As fish trawlers lay their nets in the sea, they end up scooping out huge amounts of plastic that get entangled in the nets along with the fish. In the past, they would simply release the plastic junk back into the water, but now the fishermen – who have received training through the Suchitwa Sagaram initiative – are bringing that plastic back to shore.

According to data by the UN Environment, this fishing community has successfully collected 25 tons of plastic waste, including discarded fishing nets, plastic bags and other single-use plastic bottles. Of the 800 fishing vessels that operate from the harbours, around 30 boats bring plastic waste from the sea each day. Once brought from the sea, the plastic material is collected at the fishing harbour. From there, the waste is fed into a plastic shredding machine, which turns it into material that is then used for road surfacing.

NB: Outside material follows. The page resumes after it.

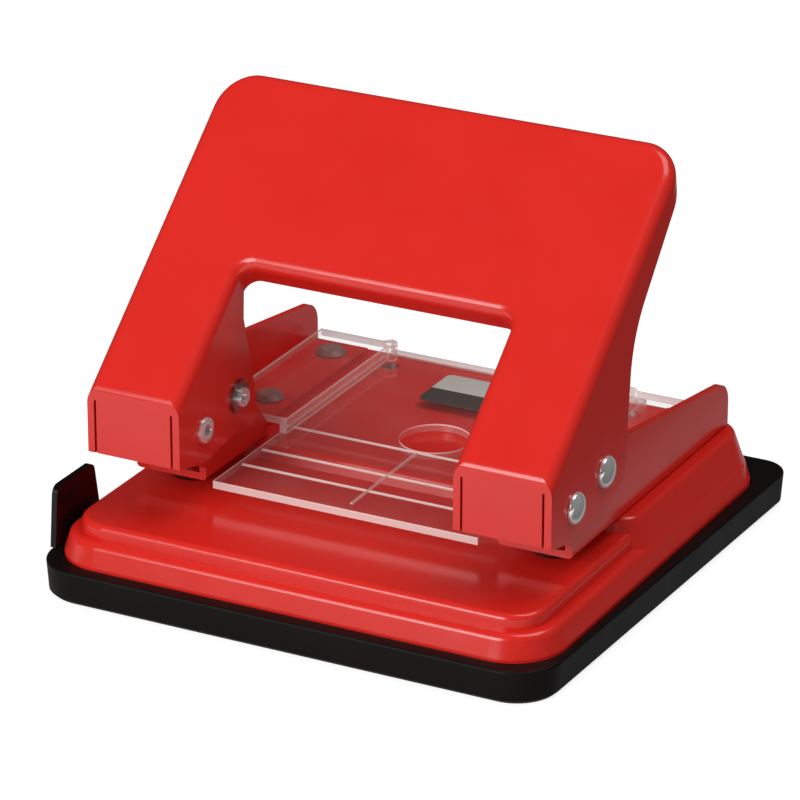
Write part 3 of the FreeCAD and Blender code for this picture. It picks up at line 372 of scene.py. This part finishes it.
for sideName, sign in (("left", -1), ("right", 1)):
    makePin(f"{sideName}_pivot_rivet", sign, hollowRivet)
    makePin(f"{sideName}_drive_pin", sign, groovedPin)
print("pins done")


# Folded brackets: the floor's front edge ends under the foot tabs, so no daylight shows
# between it and the hole in the deck, and the folds are as tight as a press brake makes them.
bracketSettings = {
    "solidFront": -0.0062, "front": -0.0088, "frontReach": 2e-5, "highest": 0.0215,
    "middle": 0.040, "half": 0.0079, "bend": 0.0024, "low": 0.018, "sheet": 0.0015,
    "outerRound": 0.0009, "innerRound": 0.0002, "weld": 1e-6, "sharp": math.radians(28),
}


def tightened(point):
    # a point of a fold, moved from the solid's wide bend to a tight one
    across = abs(point.x) - bracketSettings["middle"]
    reach = bracketSettings["half"] - bracketSettings["bend"]
    rise = bracketSettings["low"] + bracketSettings["bend"]
    slack = bracketSettings["weld"]
    if abs(across) <= reach + slack or point.z >= rise - slack:
        return point
    out, down = abs(across) - reach, rise - point.z
    turn = math.atan2(down, out)
    outer = math.hypot(out, down) > bracketSettings["bend"] - bracketSettings["sheet"] / 2
    skin = 0 if outer else bracketSettings["sheet"]
    bend = bracketSettings["outerRound" if outer else "innerRound"]
    newOut = bracketSettings["half"] - skin - bend + bend * math.cos(turn)
    newRise = bracketSettings["low"] + skin + bend - bend * math.sin(turn)
    away = math.copysign(newOut, across)
    return Vector((math.copysign(bracketSettings["middle"] + away, point.x), point.y, newRise))


def makeBracket(node):
    work = bmesh.new()
    work.from_mesh(nodes[node].data)
    bmesh.ops.remove_doubles(work, verts=work.verts, dist=bracketSettings["weld"])
    for vert in work.verts:
        atFront = abs(vert.co.y - bracketSettings["solidFront"]) < bracketSettings["frontReach"]
        if atFront and vert.co.z < bracketSettings["highest"]:
            vert.co.y = bracketSettings["front"]
        vert.co = tightened(vert.co)
    return finishPiece(f"{node}_folded", work, enamel, "base", node,
                       bracketSettings["sharp"])


for node in bothSides("bracket"):
    makeBracket(node)
print("brackets done")


# Return springs: round wire coiled between the bracket floor and the punch head. The wire and the
# coil are in millimetres across.
springSettings = {"wire": 0.7, "outer": 8.6, "turns": 3.5, "stepsPerTurn": 26, "wireSides": 12,
                  "sharp": math.radians(50)}


def makeSpring(side):
    node = f"{side}_spring"
    low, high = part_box(node)
    middle, across = (low.x + high.x) / 2, (low.y + high.y) / 2
    thin = springSettings["wire"] / 2000  # millimetres across to a radius in metres
    coil = springSettings["outer"] / 2000 - thin
    steps = round(springSettings["turns"] * springSettings["stepsPerTurn"])
    rise = (high.z - low.z - 2 * thin) / steps
    start = Matrix.Translation((middle + coil, across, low.z + thin)) \
        @ Matrix.Rotation(math.pi / 2, 4, "X")
    work = bmesh.new()
    bmesh.ops.create_circle(work, cap_ends=False, radius=thin,
                            segments=springSettings["wireSides"], matrix=start)
    bmesh.ops.spin(work, geom=work.verts[:] + work.edges[:], cent=(middle, across, 0),
                   axis=(0, 0, 1), dvec=(0, 0, rise),
                   angle=2 * math.pi * springSettings["turns"], steps=steps)
    openEnds = [edge for edge in work.edges if len(edge.link_faces) == 1]
    bmesh.ops.holes_fill(work, edges=openEnds, sides=0)
    piece = finishPiece(f"{node}_coiled", work, steel, "base", node,
                        springSettings["sharp"])
    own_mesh(piece)


for side in ("left", "right"):
    makeSpring(side)
print("springs done")


# Floor: a sheet of white paper that keeps the object's soft shadow. Glossy faces see a painted
# reflection in it: bright in front of the object, grey under and behind it and nearly black at its
# sides, changing over the two stretches in metres.
floorSettings = {
    "half": 4.0, "paper": "#ffffff", "diffuse": 0.3, "glow": 0.82,
    "front": 1.2, "under": 0.32, "sides": 0.05,
    "frontToUnder": (-0.095, -0.03), "underToSides": (0.073, 0.082),
}


def makeFloor():
    mesh = bpy.data.meshes.new("floor")
    work = bmesh.new()
    bmesh.ops.create_grid(work, x_segments=1, y_segments=1, size=floorSettings["half"])
    work.to_mesh(mesh)
    work.free()
    floor = bpy.data.objects.new("floor", mesh)
    bpy.context.scene.collection.objects.link(floor)
    material, tree, output, place = startMaterial("whitePaperFloor")
    seen = addNode(tree, "ShaderNodeLightPath")
    direct = addNode(tree, "ShaderNodeMath",
                     {0: seen.outputs["Is Camera Ray"], 1: seen.outputs["Is Transmission Ray"]},
                     operation="MAXIMUM")
    glow = addNode(tree, "ShaderNodeMath", {0: direct.outputs[0], 1: floorSettings["glow"]},
                   operation="MULTIPLY")
    paper = addNode(tree, "ShaderNodeBsdfDiffuse",
                    {"Color": [floorSettings["diffuse"]] * 3 + [1.0]})
    shine = addNode(tree, "ShaderNodeEmission",
                    {"Color": linear(floorSettings["paper"]), "Strength": glow.outputs[0]})
    both = addNode(tree, "ShaderNodeAddShader", {0: paper.outputs[0], 1: shine.outputs[0]})
    split = addNode(tree, "ShaderNodeSeparateXYZ", {"Vector": place})
    aside = addNode(tree, "ShaderNodeMath", {0: split.outputs["X"]}, operation="ABSOLUTE")
    near, far = floorSettings["underToSides"]
    dim = addNode(tree, "ShaderNodeMapRange",
                  {"Value": aside.outputs[0], "From Min": near, "From Max": far,
                   "To Min": floorSettings["under"], "To Max": floorSettings["sides"]})
    start, end = floorSettings["frontToUnder"]
    fall = addNode(tree, "ShaderNodeMapRange",
                   {"Value": split.outputs["Y"], "From Min": start, "From Max": end,
                    "To Min": floorSettings["front"], "To Max": dim.outputs["Result"]})
    # painted reflection: a glow that glossy rays alone see
    mirrored = addNode(tree, "ShaderNodeEmission",
                       {"Color": linear(floorSettings["paper"]),
                        "Strength": fall.outputs["Result"]})
    surface = addNode(tree, "ShaderNodeMixShader",
                      {0: seen.outputs["Is Glossy Ray"], 1: both.outputs[0],
                       2: mirrored.outputs[0]})
    tree.links.new(surface.outputs[0], output.inputs["Surface"])
    mesh.materials.append(material)


makeFloor()


# Soft studio light: a low broad front box, a top box to the right, and a pale room.
lights = {
    "frontBox": {"at": (-0.35, -1.43, 0.70), "size": 0.8, "power": 17.3},
    "topBox": {"at": (0.35, 0.30, 1.30), "size": 0.8, "power": 6.2},
}
lightAim = (0, 0.01, 0.03)
room = {"light": 0.46, "mirrored": 0.03, "seen": 1.0}


def makeLights():
    for name, settings in lights.items():
        lamp = bpy.data.lights.new(name, "AREA")
        lamp.shape = "SQUARE"
        lamp.size = settings["size"]
        lamp.energy = settings["power"]
        holder = bpy.data.objects.new(name, lamp)
        bpy.context.scene.collection.objects.link(holder)
        spot = Vector(settings["at"])
        turn = (Vector(lightAim) - spot).to_track_quat("-Z", "Y")
        holder.matrix_world = Matrix.Translation(spot) @ turn.to_matrix().to_4x4()


def makeRoom():
    world = bpy.data.worlds.new("paleRoom")
    bpy.context.scene.world = world
    world.use_nodes = True
    tree = world.node_tree
    tree.nodes.clear()
    seen = addNode(tree, "ShaderNodeLightPath")
    direct = addNode(tree, "ShaderNodeMath",
                     {0: seen.outputs["Is Camera Ray"], 1: seen.outputs["Is Transmission Ray"]},
                     operation="MAXIMUM")
    lit = addNode(tree, "ShaderNodeMapRange",
                  {"Value": seen.outputs["Is Glossy Ray"], "To Min": room["light"],
                   "To Max": room["mirrored"]})
    strength = addNode(tree, "ShaderNodeMapRange",
                       {"Value": direct.outputs[0], "To Min": lit.outputs["Result"],
                        "To Max": room["seen"]})
    sky = addNode(tree, "ShaderNodeBackground",
                  {"Color": (1, 1, 1, 1), "Strength": strength.outputs["Result"]})
    output = addNode(tree, "ShaderNodeOutputWorld")
    tree.links.new(sky.outputs[0], output.inputs["Surface"])


makeLights()
makeRoom()


# Long lens from the right front, a little above: azimuth 27, elevation 23 degrees.
shot = {"at": (0.401491, -0.759777, 0.400818), "right": (0.887010, 0.461750, 0.000997),
        "up": (-0.180278, 0.344319, 0.921382), "lens": 216.0, "sensor": 36.0,
        "clipStart": 0.05}


def makeCamera():
    camera = bpy.data.cameras.new("studioCamera")
    camera.lens = shot["lens"]
    camera.sensor_width = shot["sensor"]
    camera.clip_start = shot["clipStart"]
    holder = bpy.data.objects.new("studioCamera", camera)
    bpy.context.scene.collection.objects.link(holder)
    right = Vector(shot["right"]).normalized()
    up = Vector(shot["up"]).normalized()
    back = right.cross(up)
    turn = Matrix((right, up, back)).transposed().to_4x4()
    holder.matrix_world = Matrix.Translation(Vector(shot["at"])) @ turn
    bpy.context.scene.camera = holder


makeCamera()
bpy.context.scene.view_settings.view_transform = "Standard"
print("stage done")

For Status Row life on board will be very different to life on land​; ​it will be about survival and success​. ​They will be rowing the boat 24 hours a day, with each team member working in a two hours on, two hours off shift pattern, all day, every day, for an estimated 50 days. Facing sleep deprivation, ​basic dried food, small spaces, monotonous​ ​routine, salt sores, ​​a bucket ​for a toilet and the expanse of the ocean ​around us – they will be tested mentally and so will their friendship.

But these three women have a comradeship that is bonded by passion and determination, where they whole-heartedly believe that one generation’s actions can reverse the damages done to the planet. Their adventure has never been just about the physical and mental tests of the Talisker Atlantic Challenge, but more about hope and being able to inspire others to make a difference.